Additionally, the SCRIPT command can take a HOLD keyword, which indicates an executable to be run when a job goes on hold. These are typically used to notify a user when something goes wrong with their jobs.

The syntax used for a HOLD command is

SCRIPT [DEFER status time] HOLD <JobName | ALL_NODES> ExecutableName [arguments]

Unlike PRE and POST scripts, HOLD scripts are not considered part of the DAG workflow and are run on a best-effort basis. If one does not complete successfully, it has no effect on the overall workflow and no error will be reported.

DEFER retries

The optional DEFER keyword causes a retry of only the script, if the execution of the script exits with the exit code given by status. The retry occurs after at least time seconds, rather than being considered failed. While waiting for the retry, the script does not count against a maxpre or maxpost limit. The ordering of the DEFER keyword within the SCRIPT specification is fixed. It must come directly after the SCRIPT keyword; this is done to avoid backward compatibility issues for any DAG with a JobName of DEFER.

Scripts as part of a DAG workflow

Scripts are executed on the access point; the access point is not necessarily the same machine upon which the node’s job is run. Further, a single cluster of HTCondor jobs may be spread across several machines.

If the PRE script fails, then the HTCondor job associated with the node is not submitted, and (as of version 8.5.4) the POST script is not run either (by default). However, if the job is submitted, and there is a POST script, the POST script is always run once the job finishes. (The behavior when the PRE script fails may be changed to run the POST script by setting configuration variable DAGMAN_ALWAYS_RUN_POST to True or by passing the -AlwaysRunPost argument to condor_submit_dag.)

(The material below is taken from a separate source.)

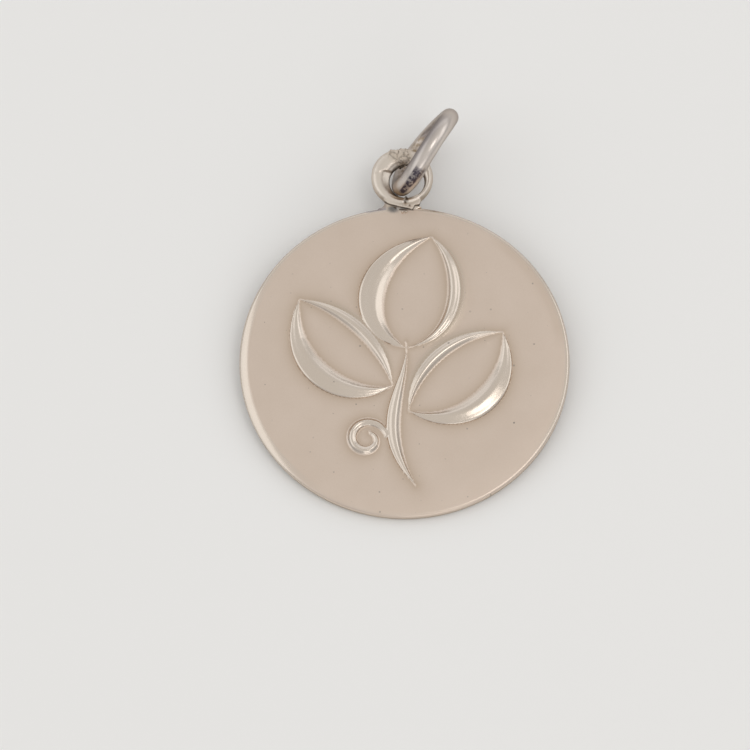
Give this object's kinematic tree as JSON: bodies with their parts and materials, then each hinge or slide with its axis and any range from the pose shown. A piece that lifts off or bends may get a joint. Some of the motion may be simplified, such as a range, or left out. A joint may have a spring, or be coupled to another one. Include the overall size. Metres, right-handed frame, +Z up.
{
  "type": "initial pendant",
  "caption": "Round metal disc pendant with a raised leaf sprig where an initial would stand, a soldered eyelet and a loose jump ring for a chain.",
  "frame": {"origin": "on the surface that the pendant lies on, under the middle of its bounding box", "axes": "+Y from the disc towards the eyelet and the jump ring, +Z up from the surface, face of the disc upwards"},
  "size_m": [0.025, 0.0326, 0.0074],
  "materials": {
    "satin_silver": "warm silver, fine satin face with polished relief and eyelet",
    "polished_silver": "worn polished silver wire"
  },
  "bodies": {
    "root": {"pendant_disc": "satin_silver", "jump_ring": "polished_silver"}
  },
  "joints": []
}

Examples that use PRE or POST scripts

Examples use the diamond-shaped DAG. A first example uses a PRE script to expand a compressed file needed as input to each of the HTCondor jobs of nodes B and C. The DAG input file:

# File name: diamond.dag

JOB  A  A.condor
JOB  B  B.condor
JOB  C  C.condor
JOB  D  D.condor
SCRIPT PRE  B  pre.sh $JOB .gz
SCRIPT PRE  C  pre.sh $JOB .gz
PARENT A CHILD B C
PARENT B C CHILD D

The script pre.sh uses its command line arguments to form the file name of the compressed file. The script contains

#!/bin/sh
gunzip ${1}${2}

Therefore, the PRE script invokes

gunzip B.gz

for node B, which uncompresses file B.gz, placing the result in file B.

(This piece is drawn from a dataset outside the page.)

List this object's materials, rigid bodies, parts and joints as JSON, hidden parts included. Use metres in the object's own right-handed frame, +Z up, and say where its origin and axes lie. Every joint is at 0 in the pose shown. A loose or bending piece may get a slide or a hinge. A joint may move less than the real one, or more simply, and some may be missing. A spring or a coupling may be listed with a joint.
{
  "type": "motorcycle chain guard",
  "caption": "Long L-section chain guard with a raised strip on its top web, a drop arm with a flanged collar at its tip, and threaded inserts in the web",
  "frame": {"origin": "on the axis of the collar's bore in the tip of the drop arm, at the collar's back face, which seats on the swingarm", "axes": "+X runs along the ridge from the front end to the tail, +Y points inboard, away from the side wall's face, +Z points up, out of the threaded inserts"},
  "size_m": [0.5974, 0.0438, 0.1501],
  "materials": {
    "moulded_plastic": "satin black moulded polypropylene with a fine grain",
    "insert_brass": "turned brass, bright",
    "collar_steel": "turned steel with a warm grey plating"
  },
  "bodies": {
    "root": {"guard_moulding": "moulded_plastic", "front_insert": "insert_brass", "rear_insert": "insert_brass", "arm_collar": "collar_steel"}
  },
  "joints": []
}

A second example uses the $RETURN macro. The DAG input file contains the POST script specification:

SCRIPT POST A stage-out job_status $RETURN

If the HTCondor job of node A exits with the value -1, the POST script is invoked as

stage-out job_status -1

The slightly different example POST script specification in the DAG input file

SCRIPT POST A stage-out job_status=$RETURN

invokes the POST script with

stage-out job_status=$RETURN

This example shows that when there is no space between the = sign and the variable $RETURN, there is no substitution of the macro’s value.

Special script argument macros

The five macros $JOB, $RETRY, $MAX_RETRIES, $DAG_STATUS and $FAILED_COUNT can be used within the DAG input file as arguments passed to a PRE or POST script. An additional three macros $JOBID, $RETURN, and $PRE_SCRIPT_RETURN can be used as arguments to POST scripts. The use of these variables is limited to being used as an individual command line argument to the script, surrounded by spaces, in order to cause the substitution of the variable’s value.

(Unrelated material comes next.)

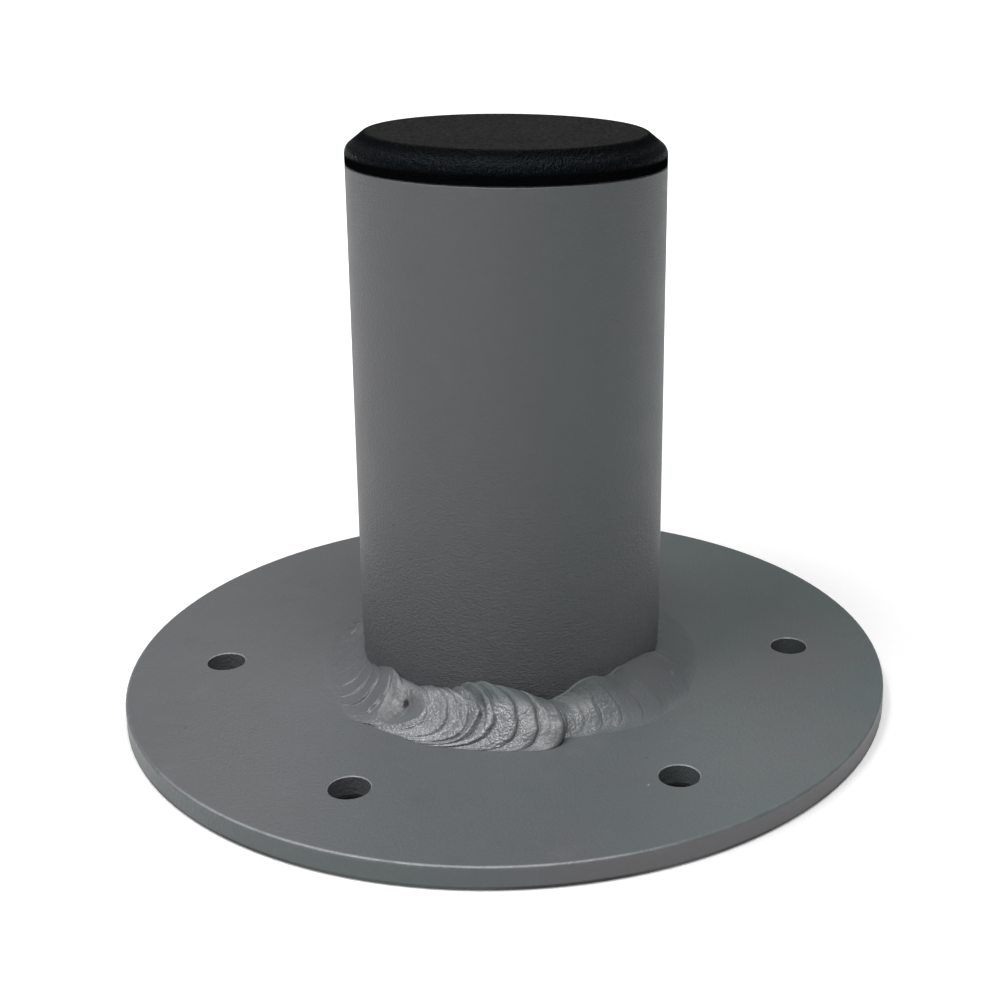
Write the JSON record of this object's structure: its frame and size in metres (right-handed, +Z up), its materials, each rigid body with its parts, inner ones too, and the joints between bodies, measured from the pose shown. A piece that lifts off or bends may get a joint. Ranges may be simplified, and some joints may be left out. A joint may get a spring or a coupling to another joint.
{
  "type": "deck mount",
  "caption": "Round bolt-down plate with an upright tube stub welded to its centre and a black plastic plug in the tube's end.",
  "frame": {"origin": "centre of the plate's underside", "axes": "+Z up along the tube, +X towards a bolt hole, -Y towards the front view"},
  "size_m": [0.1524, 0.1524, 0.1122],
  "materials": {
    "powder_coat_plate": "fine satin grey powder coat",
    "powder_coat_tube": "satin grey powder coat with a light orange peel",
    "powder_coat_weld": "grey powder coat over weld ripples",
    "cap_plastic": "fine-grained black moulding"
  },
  "bodies": {
    "root": {"base_plate": "powder_coat_plate", "post_tube": "powder_coat_tube", "weld_bead": "powder_coat_weld", "end_cap": "cap_plastic"}
  },
  "joints": []
}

The special macros are as follows:

  • $JOB evaluates to the (case sensitive) string defined for JobName.

  • $RETRY evaluates to an integer value set to 0 the first time a node is run, and is incremented each time the node is retried. See Retrying Failed Nodes for the description of how to cause nodes to be retried.

  • $MAX_RETRIES evaluates to an integer value set to the maximum number of retries for the node. See Retrying Failed Nodes for the description of how to cause nodes to be retried. If no retries are set for the node, $MAX_RETRIES will be set to 0.

  • $JOBID (for POST scripts only) evaluates to a representation of the HTCondor job ID of the node job. It is the value of the job ClassAd attribute ClusterId, followed by a period, and then followed by the value of the job ClassAd attribute ProcId. An example of a job ID might be 1234.0. For nodes with multiple jobs in the same cluster, the ProcId value is the one of the last job within the cluster.

  • $RETURN (for POST scripts only) variable evaluates to the return value of the HTCondor job, if there is a single job within a cluster. With multiple jobs within the same cluster, there are two cases to consider. In the first case, all jobs within the cluster are successful; the value of $RETURN will be 0, indicating success. In the second case, one or more jobs from the cluster fail. When condor_dagman sees the first terminated event for a job that failed, it assigns that job’s return value as the value of $RETURN, and it attempts to remove all remaining jobs within the cluster. Therefore, if multiple jobs in the cluster fail with different exit codes, a race condition determines which exit code gets assigned to $RETURN.

    A job that dies due to a signal is reported with a $RETURN value representing the additive inverse of the signal number. For example, SIGKILL (signal 9) is reported as -9. A job whose batch system submission fails is reported as -1001. A job that is externally removed from the batch system queue (by something other than condor_dagman) is reported as -1002.

  • $PRE_SCRIPT_RETURN (for POST scripts only) variable evaluates to the return value of the PRE script of a node, if there is one. If there is no PRE script, this value will be -1. If the node job was skipped because of failure of the PRE script, the value of $RETURN will be -1004 and the value of $PRE_SCRIPT_RETURN will be the exit value of the PRE script; the POST script can use this to see if the PRE script exited with an error condition, and assign success or failure to the node, as appropriate.

  • $DAG_STATUS is the status of the DAG. Note that this macro’s value and definition is unrelated to the attribute named DagStatus as defined for use in a node status file. This macro’s value is the same as the job ClassAd attribute DAG_Status that is defined within the condor_dagman job’s ClassAd. This macro may have the following values:

    • 0: OK

    • 1: error; an error condition different than those listed here

    • 2: one or more nodes in the DAG have failed

    • 3: the DAG has been aborted by an ABORT-DAG-ON specification

    • 4: removed; the DAG has been removed by condor_rm

    • 5: cycle; a cycle was found in the DAG

    • 6: halted; the DAG has been halted (see Suspending a Running DAG)

  • $FAILED_COUNT is defined by the number of nodes that have failed in the DAG.